What about his real estate?
Those ventures have been much more successful. His major building projects include Trump World Tower in midtown Manhattan, and Trump Tower in Chicago, the fourth-tallest building in the U.S. But after his failure in Atlantic City, banks became increasingly reluctant to lend him money. So Trump began focusing on monetizing his personal brand. Rather than building his own hotels and housing, Trump began licensing out his name to other developers. There are now Trump Towers and Trump Plazas everywhere — including Florida, Vancouver, Panama, and Istanbul — but Trump actually owns few of them.

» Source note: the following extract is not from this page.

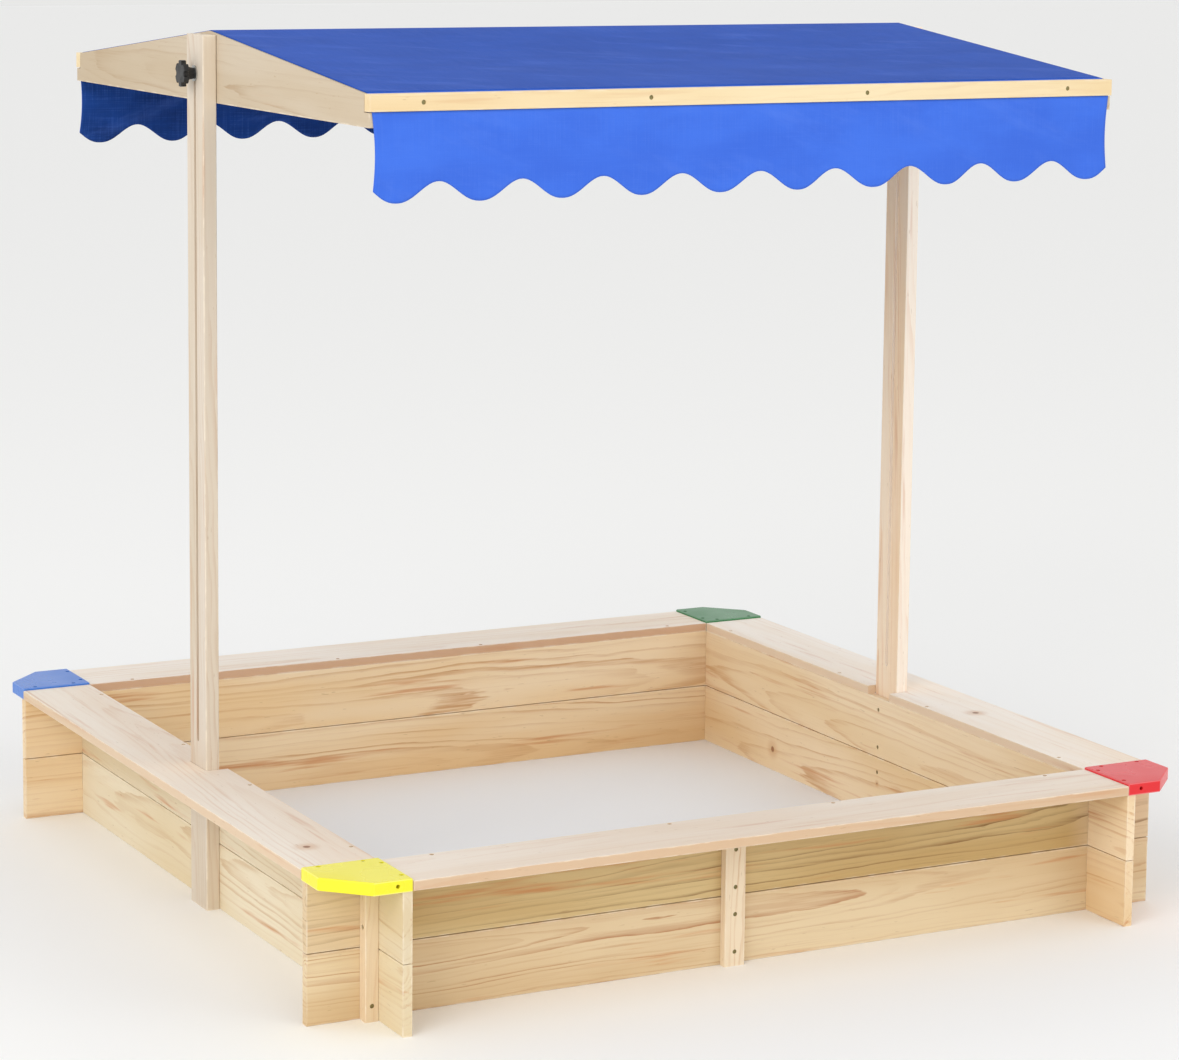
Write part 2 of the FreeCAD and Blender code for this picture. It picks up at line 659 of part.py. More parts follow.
def write_parts():
    os.makedirs("parts", exist_ok=True)
    for name, shape in sorted(parts.items()):
        shape.exportStep("parts/" + name + ".step")
        print(name, len(shape.Solids), "solids", round(shape.Volume), "mm3, valid", shape.isValid())


build_box(
    seat_screw_set(),
    corner_piece_screw_set(),
    corner_batten_screw_set(),
    centre_batten_screw_set(),
    post_screw_set(),
)
build_canopy(rail_screw_set())
write_parts()
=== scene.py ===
import math
import bpy
from mathutils import Matrix, Vector, noise


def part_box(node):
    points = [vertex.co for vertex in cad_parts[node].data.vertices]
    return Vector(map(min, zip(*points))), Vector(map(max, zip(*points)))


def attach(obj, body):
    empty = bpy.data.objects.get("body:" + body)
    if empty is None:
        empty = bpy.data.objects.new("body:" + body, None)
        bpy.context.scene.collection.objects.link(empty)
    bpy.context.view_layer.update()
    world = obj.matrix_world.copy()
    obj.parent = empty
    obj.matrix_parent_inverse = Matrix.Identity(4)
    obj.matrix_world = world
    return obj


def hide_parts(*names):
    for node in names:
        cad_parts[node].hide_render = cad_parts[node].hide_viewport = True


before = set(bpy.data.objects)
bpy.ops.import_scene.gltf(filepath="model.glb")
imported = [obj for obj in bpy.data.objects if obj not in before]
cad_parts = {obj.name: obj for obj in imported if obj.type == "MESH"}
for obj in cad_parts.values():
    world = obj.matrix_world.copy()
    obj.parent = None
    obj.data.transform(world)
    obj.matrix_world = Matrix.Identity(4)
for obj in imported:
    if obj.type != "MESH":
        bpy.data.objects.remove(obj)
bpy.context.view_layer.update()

MM = 0.001

# Camera: a long lens at the left front of the box. Angles in degrees, places in metres.
IMAGE_WIDTH_PX = 1179
FOCAL_PX = 3538.3
SENSOR_MM = 36.0
CAMERA_PLACE = (-2.1182, -4.1254, 1.3069)
CAMERA_YAW = 27.521
CAMERA_PITCH = 8.053
CAMERA_ROLL = 0.602
CAMERA_SHIFT_Y = -0.1272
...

What else has he put his name to?
As his biographer, Michael D'Antonio, put it: "Almost anything that might be sold as high quality, high cost, and high-class." Some of these ventures — such as the Donald J. Trump Signature Collection of shirts and ties, which are made abroad — have been moderately successful. But many more — among them Trump Steaks, Trump magazine, and Trump Vodka — sank without a trace. Other high-profile failures include the now-defunct Trump University, which is being sued by thousands of former students for fraud, and Trump Airlines, which lasted only three years. But Trump has enjoyed considerable success in one market: high-end golf courses. Since 1997, he has bought or developed 17 courses around the world, in locations including New Jersey, Scotland, and Ireland.
How much is Trump worth?
Bloomberg estimates his current fortune at $3 billion; Forbes puts it at $4.5 billion. Trump himself claims he is worth $10 billion, though he has admitted that this figure "goes up and down with markets and with attitudes and with feelings, even my own feelings." His repeated refusal to release his tax returns has prompted speculation that he is worth much less than he claims, and that he takes advantage of property tax law to report an income of zero — a trick he used to pay no income tax for several years in the 1970s and 1980s. His companies are also carrying at least $650 million in debt — some of it to the Bank of China. But Trump insists his net worth cannot be separated from the unique value of his personal brand. "It takes brains to make millions," Trump says. "It takes Trump to make billions."
Trump's mob connections
Over the decades, Trump has had many dealings with businesses and individuals linked to organized crime. For the construction of Trump Tower, he paid inflated prices for concrete from a firm partly owned by "Fat Tony" Salerno, the boss of the Genovese crime family, which controlled several labor unions. When he then hired 200 nonunion immigrant Polish workers — an act that would normally guarantee a picket line — work proceeded without any union action. There were more suspicious dealings in Atlantic City, where Trump leased land for his casinos from two men closely connected to the Scarfo crime family, and paid mobsters $1.1 million for a plot they had bought five years earlier for just $195,000 — a possible way of paying off the mob. But for many real estate developers in New York and Philadelphia at that time, mob connections weren't particularly uncommon. All developers "had to adapt," because of the mafia's control over building supplies and labor unions, says mafia expert James Jacobs. "That was the way it was."